Managing positions. Generally, unless you have a pretty good reason to think otherwise, when you're afraid is when you should buy, and when you're greedy is when you should sell. Let's say I had on some sold 720 calls that I opened at SP 715, and the SP shoots to 725, putting my position down $600 or so per contract. That's going to look scary as heck, and the temptation is to close the position for a loss. Sometimes that's what I would do, but generally the better play is to average in and sell more. I might reevaluate if the SP hits 730, but generally the SP will dip again shortly, and then if I don't like the position, I can exit even instead of at a loss. This is risky, but it works more often than it doesn't. This does mean that I'm using not using all of my firepower though. Eg, if I can sell 40 calls on LEAPs, then I'll try to target 20 calls sold so that I can get myself out of trouble (or into more, lol) if need be. Also, that lets me roll into next week if I have to and still have some firepower.

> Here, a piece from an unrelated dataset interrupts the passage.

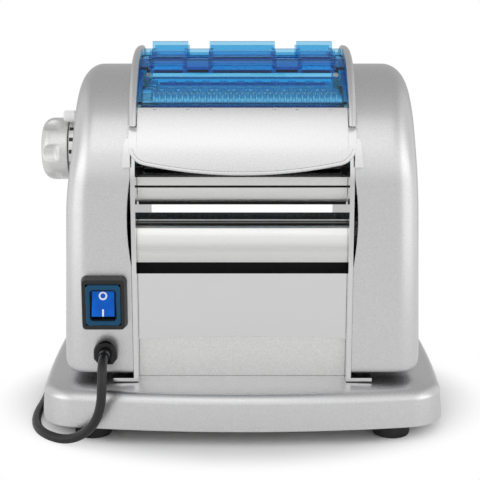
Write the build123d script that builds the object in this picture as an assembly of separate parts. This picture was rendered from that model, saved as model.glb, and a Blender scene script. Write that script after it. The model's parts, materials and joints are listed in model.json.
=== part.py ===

Obviously, not advice, just what I'm doing. It's been mostly successful, but I always wish I could do better. Still learning!

Some resources:
The Stocks Channel:
This guy does a daily review of the markets as well as a few large cap stocks. TSLA is one he covers every day, with supports and resistances. He's great, imo, and I also sub to his discord server for additional info and updates during the day on the market in general.

Barchart:
Barchart.com offers some decent support and resistance levels for any stock. I don't rely on this exclusively, but like to actually look at the chart, and see what youtubers have to say as well.

Max Pain:
I assume everyone here already knows about this.